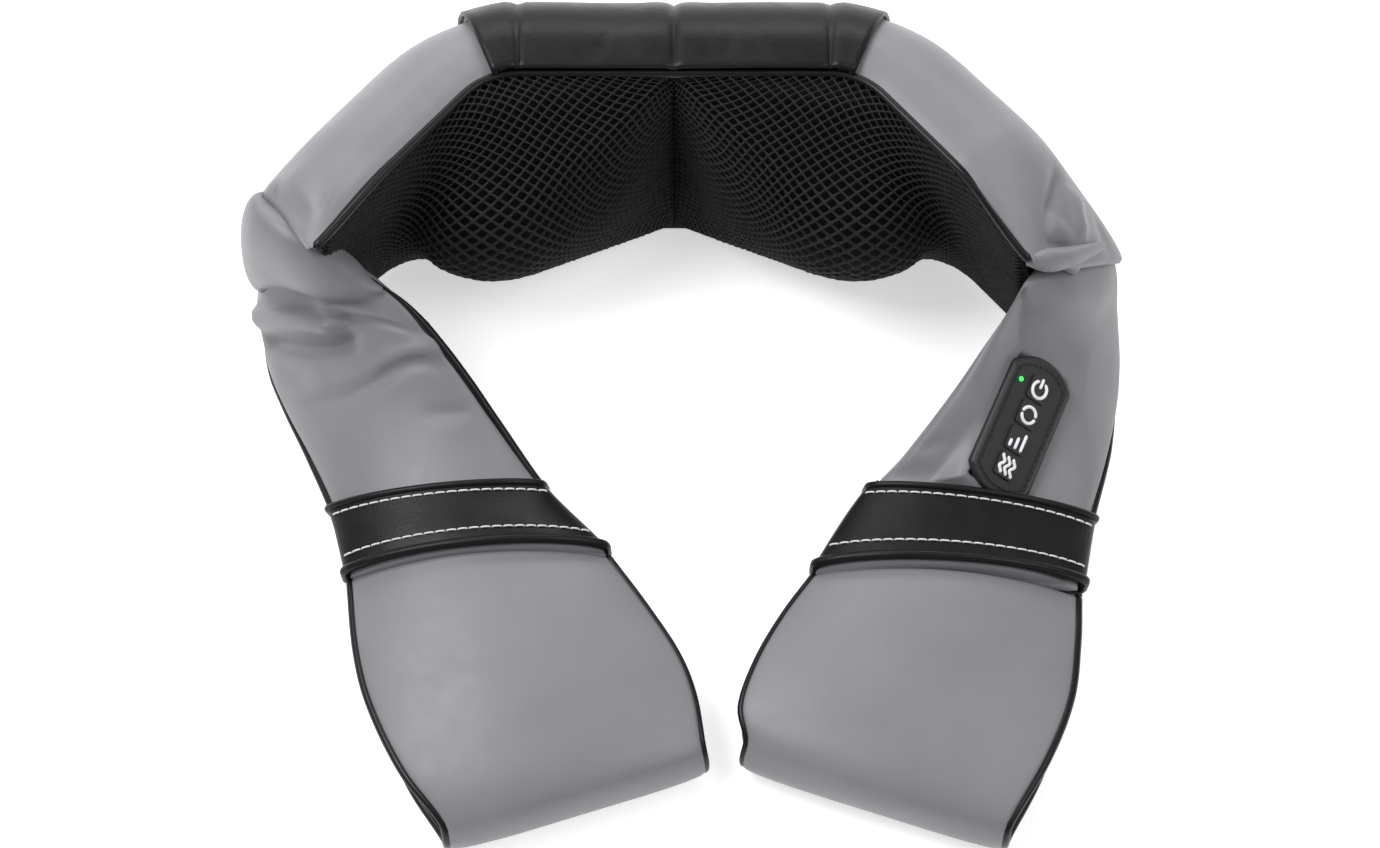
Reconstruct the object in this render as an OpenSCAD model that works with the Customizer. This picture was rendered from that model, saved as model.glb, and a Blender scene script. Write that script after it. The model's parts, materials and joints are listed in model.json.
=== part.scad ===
// Shiatsu neck massager: a padded U-shaped wrap with a twin-head kneading drive at its middle.
// Millimetres. +X runs across the wrap, +Y points to the back of the massage unit, +Z is up.
// The wrap lies on a table: the unit stands on its long edge and the two arms lie flat in front.

/* [Massage unit] */
// Height of the unit, standing on its long edge
unit_h = 145; // [140:1:150]
// Depth of the leather shell, from the mesh seam to the back
unit_depth = 52; // [50:1:56]
// Half the width of the straight middle of the mesh seam
middle_half = 75; // [70:1:80]
// Angle by which each wing of the unit bends forwards
wing_angle = 50; // [46:1:54]
// Length of each straight wing
wing_len = 109; // [104:1:114]
// Radius of the mesh seam where a wing begins
seam_r = 35; // [30:1:40]

/* [Drive] */
// Angle by which each kneading head leans to the middle
head_lean = 14; // [13:1:15]
// Teeth of the worm wheel
wheel_teeth = 40; // [40:1:40]
// Teeth of the pinion
pinion_teeth = 14; // [14:1:14]
// Teeth of the output gear
gear_teeth = 66; // [66:1:66]
// Radius of the tall node's ball
tall_ball = 12; // [11:0.5:12]
// Radius of the low node's ball
low_ball = 11.5; // [10:0.5:11.5]

/* [Arms] */
// Thickness of a padded arm
arm_t = 16; // [14:1:17]
// Thickness of one layer of a hand loop
loop_t = 9; // [8:1:10]
// Radius of a hand loop's fold, at the middle of its layer
fold_r = 16; // [15:1:17]
// Thickness of the leather band across an arm
band_t = 3; // [2:0.5:4]

/* [Control panel] */
// Width of the control panel
panel_w = 35; // [33:1:38]
// Length of the control panel
panel_l = 70; // [68:1:76]
// Side of one key
key_side = 12; // [11:0.5:13]
// Distance from one key to the next
key_pitch = 14; // [13.5:0.5:15]

/* [Hidden] */
frame_shift = [-5.2, 32.3, 0];

// Plan of the mesh seam
seam_y = 118;
bend_centre = [middle_half, seam_y - seam_r];
wing_dir = [cos(wing_angle), -sin(wing_angle)];
wing_out = [sin(wing_angle), cos(wing_angle)];
wing_start = bend_centre + seam_r * wing_out;
cover_angle = 21;
leather_t = 3;
shell_corner = 38;
gap = 0.3;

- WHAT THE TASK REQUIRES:
Copy the data above exactly. Every line must be included.

- THE OUTPUT:
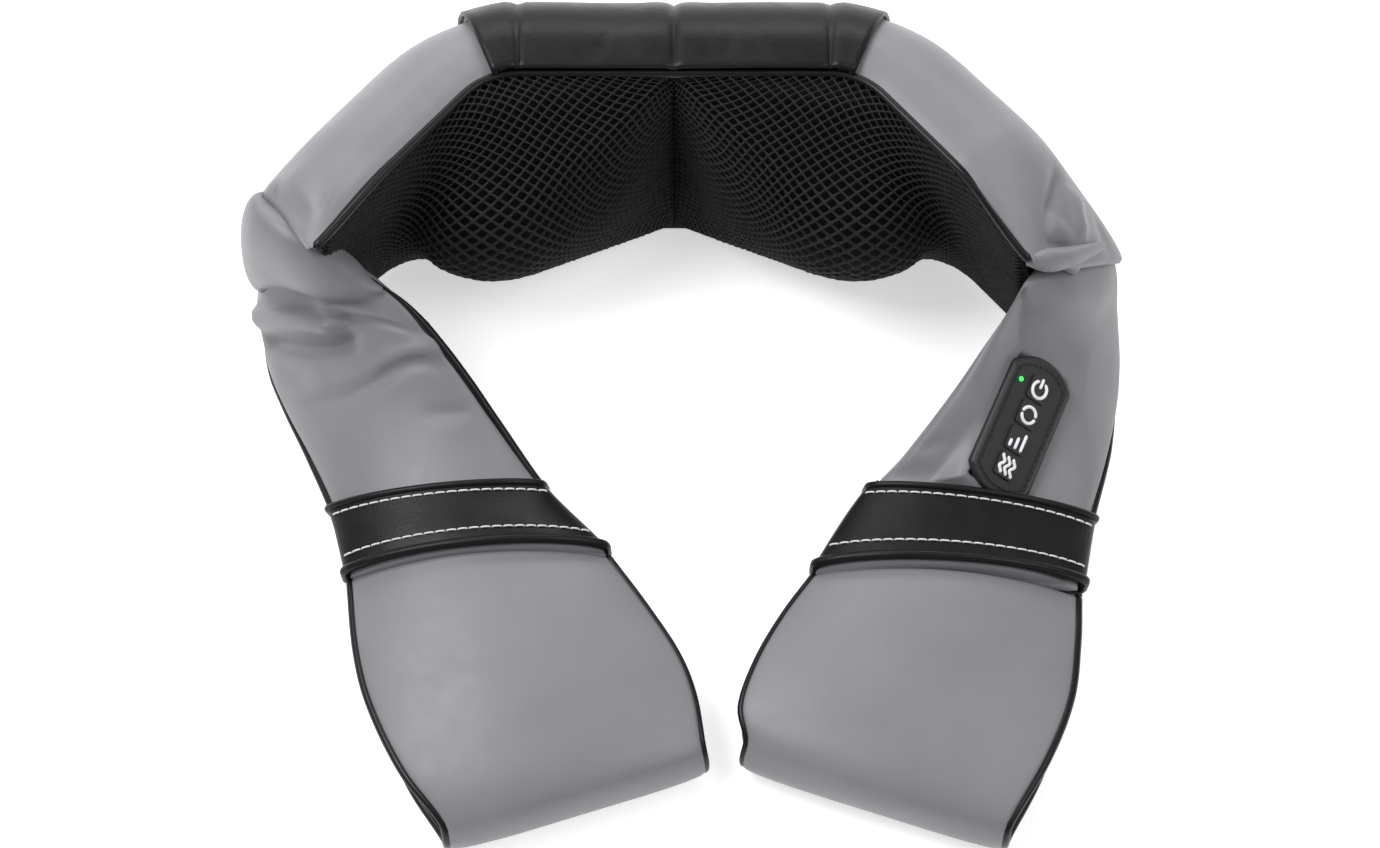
Reconstruct the object in this render as an OpenSCAD model that works with the Customizer. This picture was rendered from that model, saved as model.glb, and a Blender scene script. Write that script after it. The model's parts, materials and joints are listed in model.json.
=== part.scad ===
// Shiatsu neck massager: a padded U-shaped wrap with a twin-head kneading drive at its middle.
// Millimetres. +X runs across the wrap, +Y points to the back of the massage unit, +Z is up.
// The wrap lies on a table: the unit stands on its long edge and the two arms lie flat in front.

/* [Massage unit] */
// Height of the unit, standing on its long edge
unit_h = 145; // [140:1:150]
// Depth of the leather shell, from the mesh seam to the back
unit_depth = 52; // [50:1:56]
// Half the width of the straight middle of the mesh seam
middle_half = 75; // [70:1:80]
// Angle by which each wing of the unit bends forwards
wing_angle = 50; // [46:1:54]
// Length of each straight wing
wing_len = 109; // [104:1:114]
// Radius of the mesh seam where a wing begins
seam_r = 35; // [30:1:40]

/* [Drive] */
// Angle by which each kneading head leans to the middle
head_lean = 14; // [13:1:15]
// Teeth of the worm wheel
wheel_teeth = 40; // [40:1:40]
// Teeth of the pinion
pinion_teeth = 14; // [14:1:14]
// Teeth of the output gear
gear_teeth = 66; // [66:1:66]
// Radius of the tall node's ball
tall_ball = 12; // [11:0.5:12]
// Radius of the low node's ball
low_ball = 11.5; // [10:0.5:11.5]

/* [Arms] */
// Thickness of a padded arm
arm_t = 16; // [14:1:17]
// Thickness of one layer of a hand loop
loop_t = 9; // [8:1:10]
// Radius of a hand loop's fold, at the middle of its layer
fold_r = 16; // [15:1:17]
// Thickness of the leather band across an arm
band_t = 3; // [2:0.5:4]

/* [Control panel] */
// Width of the control panel
panel_w = 35; // [33:1:38]
// Length of the control panel
panel_l = 70; // [68:1:76]
// Side of one key
key_side = 12; // [11:0.5:13]
// Distance from one key to the next
key_pitch = 14; // [13.5:0.5:15]

/* [Hidden] */
frame_shift = [-5.2, 32.3, 0];

// Plan of the mesh seam
seam_y = 118;
bend_centre = [middle_half, seam_y - seam_r];
wing_dir = [cos(wing_angle), -sin(wing_angle)];
wing_out = [sin(wing_angle), cos(wing_angle)];
wing_start = bend_centre + seam_r * wing_out;
cover_angle = 21;
leather_t = 3;
shell_corner = 38;
gap = 0.3;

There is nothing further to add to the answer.